WORK REQUIRED: Restate the opening lines of the material below word for word, stopping after the line that contains "and rising arm.".

---------- DATASET EXTRACT

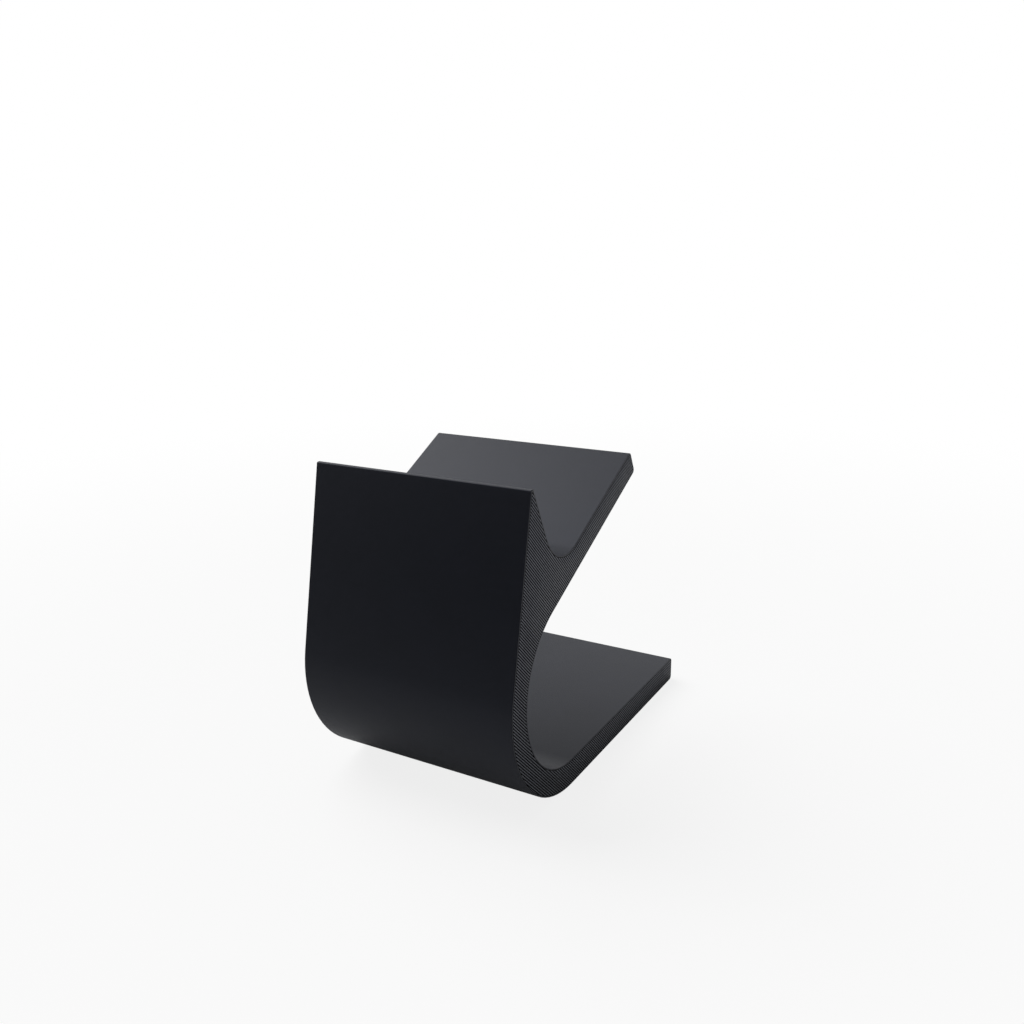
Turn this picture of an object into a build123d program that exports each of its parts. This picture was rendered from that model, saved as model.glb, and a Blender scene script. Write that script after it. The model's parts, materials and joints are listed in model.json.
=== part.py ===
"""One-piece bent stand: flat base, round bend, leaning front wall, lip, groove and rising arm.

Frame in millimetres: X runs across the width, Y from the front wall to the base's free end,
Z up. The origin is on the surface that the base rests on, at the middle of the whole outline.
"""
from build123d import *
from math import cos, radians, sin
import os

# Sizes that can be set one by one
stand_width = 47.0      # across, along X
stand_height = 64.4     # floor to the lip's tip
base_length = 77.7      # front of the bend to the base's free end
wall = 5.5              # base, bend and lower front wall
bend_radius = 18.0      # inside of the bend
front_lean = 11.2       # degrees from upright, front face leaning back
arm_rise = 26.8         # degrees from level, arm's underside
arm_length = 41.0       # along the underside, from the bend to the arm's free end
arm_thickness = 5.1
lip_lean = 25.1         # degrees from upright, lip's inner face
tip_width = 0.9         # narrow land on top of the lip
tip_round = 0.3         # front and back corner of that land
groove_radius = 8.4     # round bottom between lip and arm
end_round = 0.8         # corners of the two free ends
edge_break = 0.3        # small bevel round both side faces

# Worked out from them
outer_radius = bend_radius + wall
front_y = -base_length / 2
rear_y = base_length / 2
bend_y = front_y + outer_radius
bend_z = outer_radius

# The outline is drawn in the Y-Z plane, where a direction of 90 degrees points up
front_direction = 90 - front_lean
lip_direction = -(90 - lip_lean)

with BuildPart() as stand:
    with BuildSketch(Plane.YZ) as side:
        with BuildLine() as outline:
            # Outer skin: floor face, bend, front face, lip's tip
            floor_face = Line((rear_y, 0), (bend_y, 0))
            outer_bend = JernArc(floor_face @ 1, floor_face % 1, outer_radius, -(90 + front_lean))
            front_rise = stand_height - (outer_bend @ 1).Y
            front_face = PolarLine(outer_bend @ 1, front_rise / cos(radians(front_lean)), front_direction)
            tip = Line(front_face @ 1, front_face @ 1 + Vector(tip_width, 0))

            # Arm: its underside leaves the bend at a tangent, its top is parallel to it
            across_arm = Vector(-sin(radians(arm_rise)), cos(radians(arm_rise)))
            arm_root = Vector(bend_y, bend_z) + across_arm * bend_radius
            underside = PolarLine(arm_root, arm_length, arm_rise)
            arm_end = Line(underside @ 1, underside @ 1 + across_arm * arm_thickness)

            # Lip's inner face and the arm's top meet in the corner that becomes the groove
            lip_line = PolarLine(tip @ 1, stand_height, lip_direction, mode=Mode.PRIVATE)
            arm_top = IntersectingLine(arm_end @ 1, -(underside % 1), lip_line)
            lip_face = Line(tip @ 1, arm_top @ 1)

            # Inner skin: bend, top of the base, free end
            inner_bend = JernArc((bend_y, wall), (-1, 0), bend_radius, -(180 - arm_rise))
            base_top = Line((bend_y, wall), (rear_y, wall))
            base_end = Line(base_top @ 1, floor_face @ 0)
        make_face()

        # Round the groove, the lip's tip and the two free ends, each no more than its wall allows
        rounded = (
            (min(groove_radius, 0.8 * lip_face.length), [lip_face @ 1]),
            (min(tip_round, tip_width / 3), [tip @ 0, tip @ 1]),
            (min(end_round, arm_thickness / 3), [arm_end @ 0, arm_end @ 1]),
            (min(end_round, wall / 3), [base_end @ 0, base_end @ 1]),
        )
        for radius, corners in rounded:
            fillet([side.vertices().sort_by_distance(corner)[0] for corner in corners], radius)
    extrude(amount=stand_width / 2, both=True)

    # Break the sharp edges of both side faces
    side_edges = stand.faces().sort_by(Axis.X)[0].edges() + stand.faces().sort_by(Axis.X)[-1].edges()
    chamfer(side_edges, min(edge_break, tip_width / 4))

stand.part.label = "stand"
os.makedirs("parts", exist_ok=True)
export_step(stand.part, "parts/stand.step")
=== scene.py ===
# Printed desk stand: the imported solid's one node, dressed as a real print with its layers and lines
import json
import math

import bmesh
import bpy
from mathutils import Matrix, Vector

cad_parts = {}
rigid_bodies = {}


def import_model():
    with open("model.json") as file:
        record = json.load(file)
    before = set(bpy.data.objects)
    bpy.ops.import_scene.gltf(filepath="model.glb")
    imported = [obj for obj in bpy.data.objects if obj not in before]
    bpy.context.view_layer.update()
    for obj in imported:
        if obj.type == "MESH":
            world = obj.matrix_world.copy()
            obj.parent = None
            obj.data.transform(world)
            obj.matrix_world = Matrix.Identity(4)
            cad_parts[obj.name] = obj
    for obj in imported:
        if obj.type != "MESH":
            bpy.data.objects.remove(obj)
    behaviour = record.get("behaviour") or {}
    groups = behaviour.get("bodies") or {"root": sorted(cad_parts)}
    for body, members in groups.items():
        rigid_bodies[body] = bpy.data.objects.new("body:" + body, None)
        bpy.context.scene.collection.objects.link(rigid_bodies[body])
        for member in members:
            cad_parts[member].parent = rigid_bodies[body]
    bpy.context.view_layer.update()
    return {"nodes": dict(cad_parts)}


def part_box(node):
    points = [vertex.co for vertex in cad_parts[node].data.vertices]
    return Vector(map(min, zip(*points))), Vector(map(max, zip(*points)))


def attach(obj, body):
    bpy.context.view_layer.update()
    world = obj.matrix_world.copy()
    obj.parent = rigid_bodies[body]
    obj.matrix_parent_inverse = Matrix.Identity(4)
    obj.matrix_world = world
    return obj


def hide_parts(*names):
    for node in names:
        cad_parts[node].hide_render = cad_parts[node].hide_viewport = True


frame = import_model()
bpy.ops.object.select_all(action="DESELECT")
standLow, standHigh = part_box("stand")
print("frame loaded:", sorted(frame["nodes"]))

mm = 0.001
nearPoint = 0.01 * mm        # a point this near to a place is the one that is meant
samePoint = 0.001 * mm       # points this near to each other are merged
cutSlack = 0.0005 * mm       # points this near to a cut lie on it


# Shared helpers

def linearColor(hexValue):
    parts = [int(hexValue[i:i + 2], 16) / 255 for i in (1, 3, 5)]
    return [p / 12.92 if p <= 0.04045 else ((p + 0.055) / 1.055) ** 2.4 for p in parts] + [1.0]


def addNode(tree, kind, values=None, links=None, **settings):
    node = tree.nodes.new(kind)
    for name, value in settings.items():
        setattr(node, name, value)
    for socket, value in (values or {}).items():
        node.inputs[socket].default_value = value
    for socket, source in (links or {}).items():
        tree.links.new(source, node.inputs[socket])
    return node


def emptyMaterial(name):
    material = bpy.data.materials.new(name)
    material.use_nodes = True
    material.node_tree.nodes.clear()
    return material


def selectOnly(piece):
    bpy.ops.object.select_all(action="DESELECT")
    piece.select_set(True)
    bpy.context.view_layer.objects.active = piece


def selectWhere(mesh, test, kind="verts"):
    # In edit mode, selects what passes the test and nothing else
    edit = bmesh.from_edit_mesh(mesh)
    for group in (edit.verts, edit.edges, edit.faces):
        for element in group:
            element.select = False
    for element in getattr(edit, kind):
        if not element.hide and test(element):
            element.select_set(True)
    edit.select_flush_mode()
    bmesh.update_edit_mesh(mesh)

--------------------

EXPECTED ANSWER:
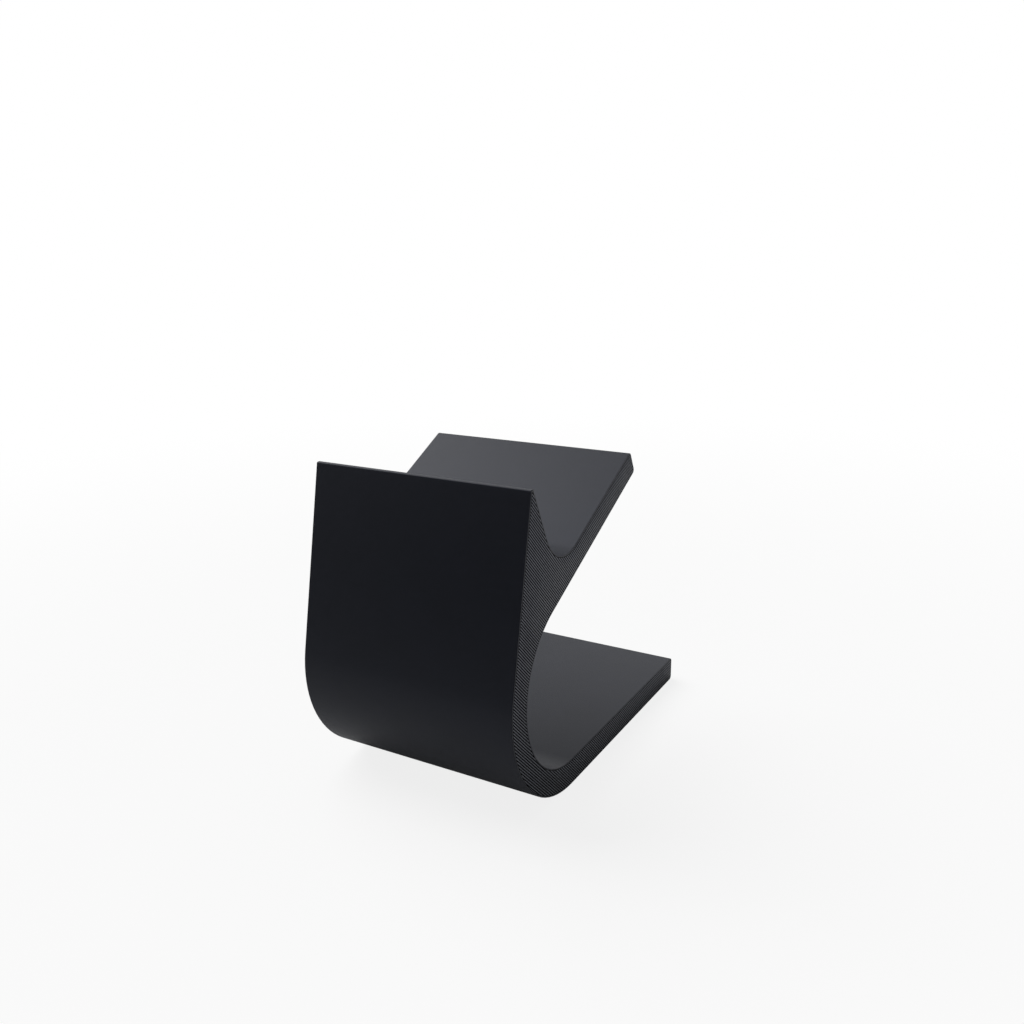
Turn this picture of an object into a build123d program that exports each of its parts. This picture was rendered from that model, saved as model.glb, and a Blender scene script. Write that script after it. The model's parts, materials and joints are listed in model.json.
=== part.py ===
"""One-piece bent stand: flat base, round bend, leaning front wall, lip, groove and rising arm.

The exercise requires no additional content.